The Federal Reserve held interest rates steady Wednesday, but officials signaled they are prepared to raise rates again this year to tame stubborn inflation.

The central bank maintained its benchmark interest rate in the range of 5%-5.25%, the first time since January 2022 the Fed made no change to interest rates following a policy meeting.

Fed officials did, however, raise their interest rate forecasts for this year, signaling rates could rise to as high as 5.6%, implying two additional rate hikes are likely this year. Three officials see rates rising closer to 6%.

“Inflation pressures continue to run high,” Federal Reserve Chair Jerome Powell said at a Wednesday press conference. Getting inflation down to the Fed’s target “has a long way to go.”

Next year, officials see interest rates falling by 100 basis points to around 4.6%, higher than the 4.3% forecast in March.

The pause announced Wednesday, Powell said, shouldn’t be called a “skip.” What it does do, he added, is give the economy more time to adapt to prior hikes while letting Fed officials see the “full consequences” of the banking turmoil that roiled the financial system in the spring.

“We are trying to get this right,” Powell said.

Stocks closed mixed Wednesday. The S&P 500 (^GSPC) was roughly flat, while the Dow Jones Industrial Average (^DJI) fell 0.68%, or more than 200 points. The tech-heavy Nasdaq Composite (^IXIC) rallied off lows to gain 0.39%.

Many regional banks that struggled following the failures of several sizable lenders fell again Wednesday. PacWest (PACW) ended the day down 6.5%, Western Alliance (WAL) fell 5.8%, and Zions (ZION) was down 5.7%. Banks are highly sensitive to rate increases.
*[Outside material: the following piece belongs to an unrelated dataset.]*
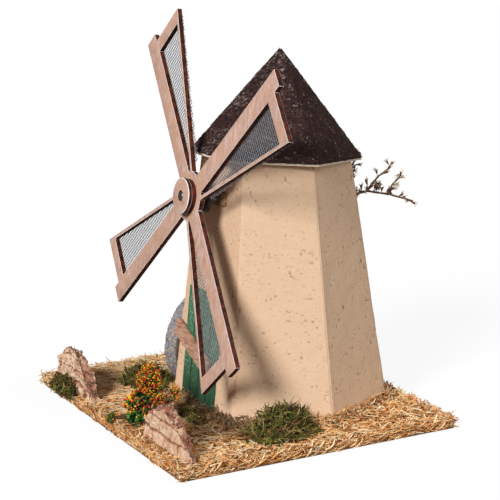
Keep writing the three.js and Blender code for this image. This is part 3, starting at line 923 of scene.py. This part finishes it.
def loose_straw(rng, count):
    """Single straws that stick out past the edges or up from the mat."""
    size = board_high - board_low
    middle = (board_low + board_high)[:2] / 2
    angle = rng.uniform(0, 2 * np.pi, count)
    square = np.maximum(np.abs(np.cos(angle)), np.abs(np.sin(angle)))
    reach = size[:2] / 2 - 1.5
    places = middle + columns(np.cos(angle), np.sin(angle)) / square[:, None] * reach
    centres = columns(places, straw_top + rng.uniform(0.2, 2.0, count))
    headings = angle + rng.normal(0, 0.9, count)
    forward = heading_vectors(headings, rng.normal(0.35, 0.4, count).clip(-0.2, 1.2))
    return strands(rng, centres, forward, rng.uniform(3, 9, count), rng.uniform(0.35, 0.9, count))


def painted_wall_shade(points):
    """Painted shade: the straw is darker in front of the door, where it meets the wall."""
    gap = wall_gap(points[:, :2])
    in_front = step(-points[:, 1], 30.0, 55.0) * step(points[:, 0], -30.0, 5.0)
    return 1 - 0.6 * in_front * step(-gap, -30.0, -10.0) - 0.2 * step(-gap, -9.0, -2.0)


STRAW_SEED = 71
# For each group: how it is laid, how many straws, and their tints.
STRAW_GROUPS = {
    "straw_chips": (straw_chips, 8600, CHIP_TINTS),
    "straw_long": (long_straw, 11500, LONG_TINTS),
    "straw_heaped": (heaped_straw, 3400, CHIP_TINTS),
    "straw_edges": (edge_straw, 3600, CHIP_TINTS),
    "straw_loose": (loose_straw, 420, LONG_TINTS),
}
STRAW_LOWEST = 0.2


def straw_pieces(look, bed_shade_look):
    shape = points, _, _ = remeshed("straw_mat", voxel=1.2)
    rise = 0.55 * rough(points, 4.0, 63) * step(points[:, 2], straw_top - 1.6, straw_top - 0.6)
    # The bed's dark brown shows between the straws as painted shade.
    resurfaced("straw_bed", "straw_mat", shape, rise - 0.25, bed_shade_look)
    rng = np.random.default_rng(STRAW_SEED)
    laid = {name: lay(rng, count) for name, (lay, count, _) in STRAW_GROUPS.items()}
    for name, (points, faces) in laid.items():
        tints = tint_points(rng, len(points) // STRAND_POINTS, STRAW_GROUPS[name][2])
        # Painted shade on the straw in front of the door and at the tower's foot.
        tints *= painted_wall_shade(points)[:, None]
        kept_above(points, STRAW_LOWEST)
        make_piece(name, points, faces, look, (), {"tint": tints}, False)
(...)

The Fed had raised rates at 10 straight policy meetings through May, bringing its target range from 0%-0.25% to 5%-5.25%, the highest since 2007, in just 14 months. Wednesday’s decision to hold rates steady was unanimous.

Since peaking at 9.1% in June 2022, inflation has come down, with headline inflation rising just 4.1% in May according to data released on Tuesday. On a “core” basis — which strips out volatile food and energy prices — inflation clocked in at 5.3% for May. That compares with 5.5% seen in April.
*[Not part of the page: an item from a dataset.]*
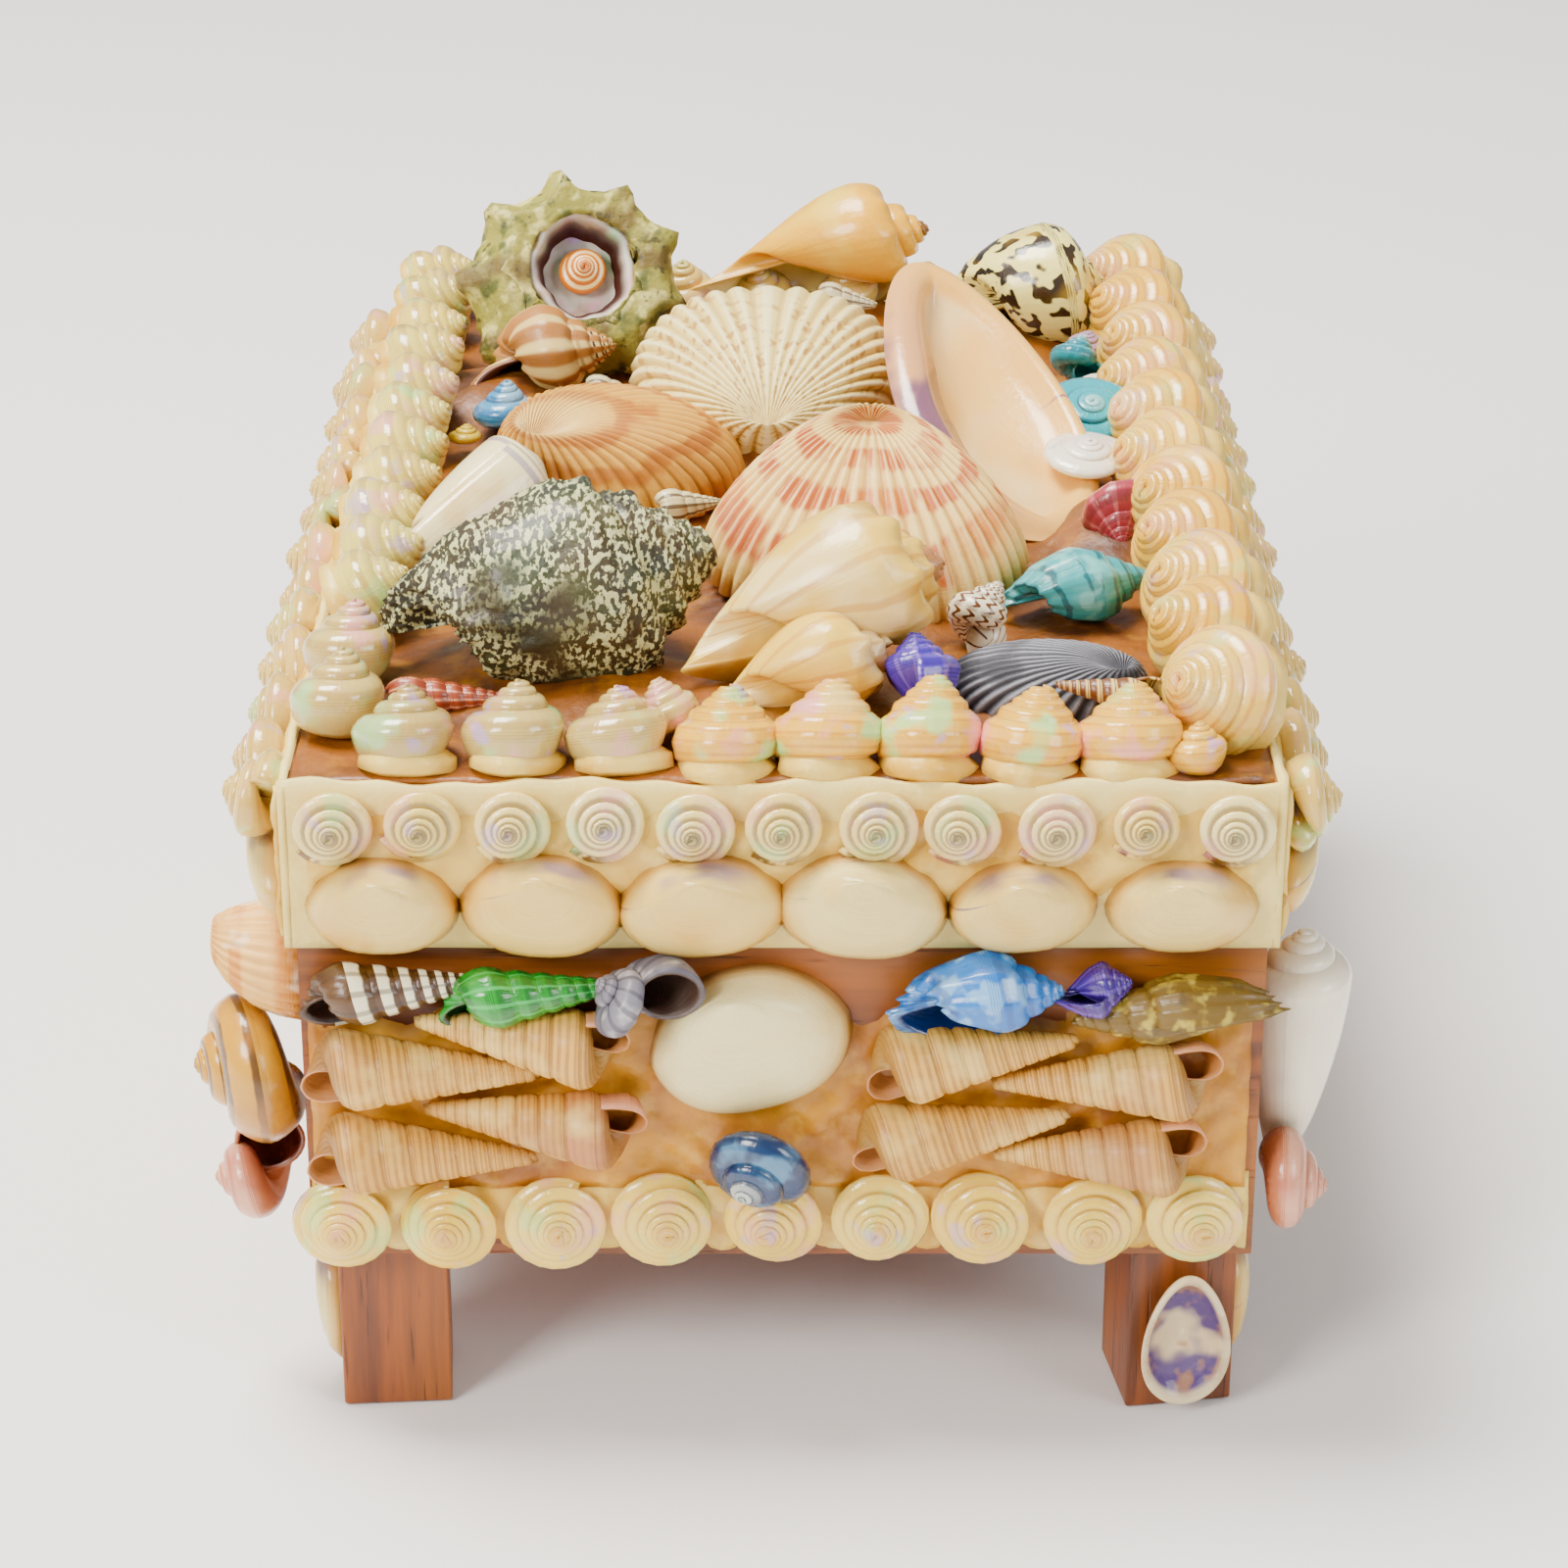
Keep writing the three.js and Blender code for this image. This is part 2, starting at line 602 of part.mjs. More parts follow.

Both readings are still well above the Fed’s 2% target.

Updated economic projections released Wednesday, said Renaissance macro economist Neil Dutta, allowed the Fed to have it both ways — pause rate hikes and also be more aggressive in signaling future action.
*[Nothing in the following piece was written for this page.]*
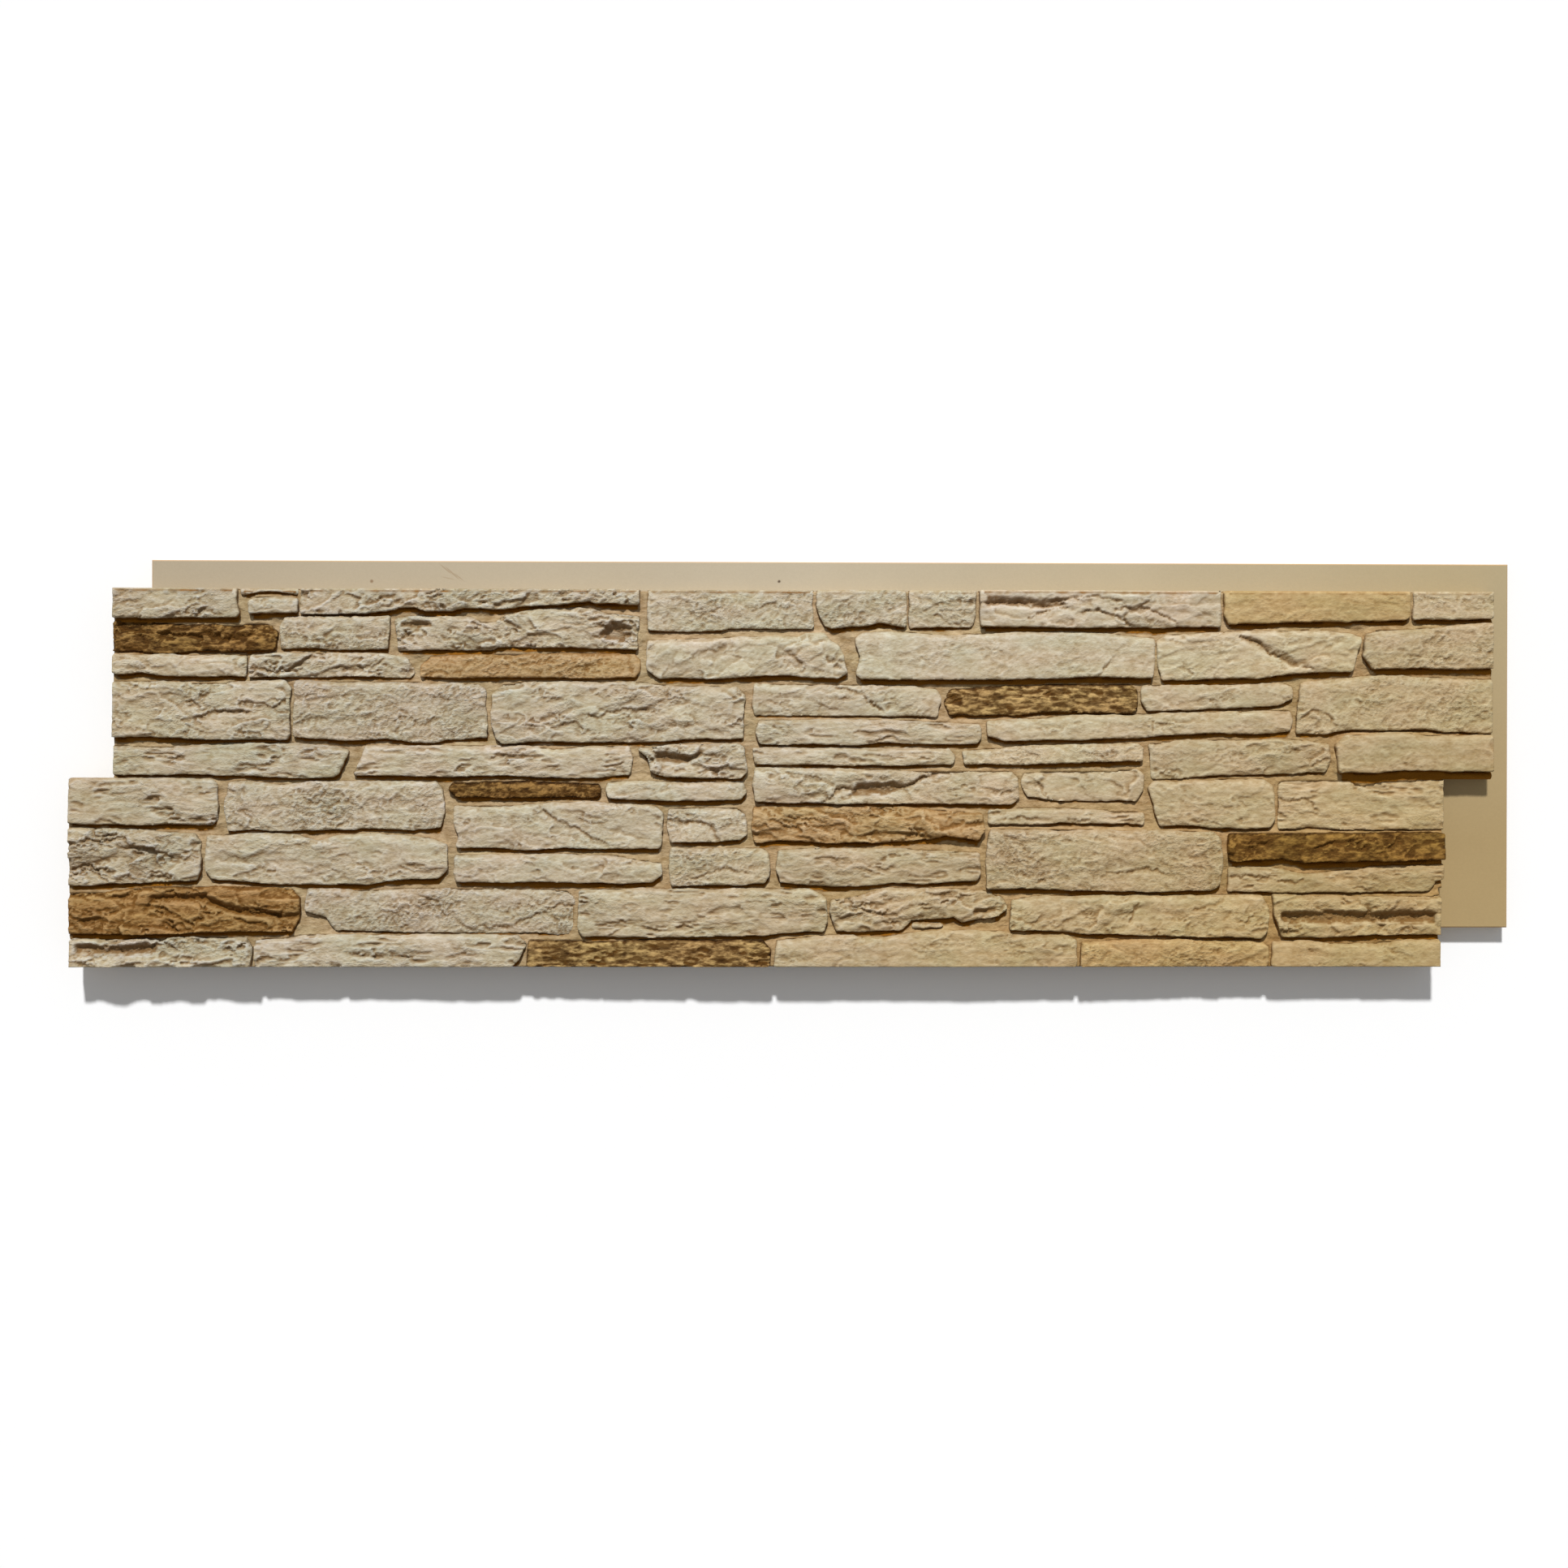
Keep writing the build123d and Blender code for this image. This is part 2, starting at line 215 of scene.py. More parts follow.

“This is what the Fed had to do,” Dutta wrote in an email.

The Fed in its statement did leave itself room to raise rates again this year, keeping language that said, “In determining the extent to which additional policy firming may be appropriate … the Committee will take into account the cumulative tightening of monetary policy, the lags with which monetary policy affects economic activity and inflation, and economic and financial developments.”

Powell said at a press conference that the subject of what to do in July “came up” at the central bank’s Federal Open Market Committee meeting Wednesday but the Fed didn’t make a decision about what to do next month.

Powell also brought back language made popular by former Fed Chair Janet Yellen ahead of the Fed’s rate hiking cycle that began in 2015 — “live” meetings.

Asked directly about July’s meeting, Powell said — “One, [a] decision hasn’t been made. Two, I do expect that it will be a live meeting.”

Powell also emphasized that inflation isn’t coming down as quickly as the central bank had hoped.

“We want to see it moving down decisively,” he said. “That’s all. Of course, we are going to get inflation down to 2% over time. We want to do that with the minimum damage we can to the economy, of course. But we have to get inflation down to 2%, and we will.”

Along with its policy decision on Wednesday, the Fed released an updated Summary of Economic Projections (SEP), which outlined officials’ expectations for growth, inflation, rates, and the labor market over the balance of this year and the next two.

Fed officials see inflation finishing the year close to 4% now, compared with 3.6% prior. Unemployment is only seen rising to 4.1% from 4.5% previously. Officials now see stronger economic growth this year of 1% versus 0.4% previously.

Officials again noted that tighter credit conditions for households and businesses are likely to weigh on the economy, hiring and inflation and the degree of impact is uncertain.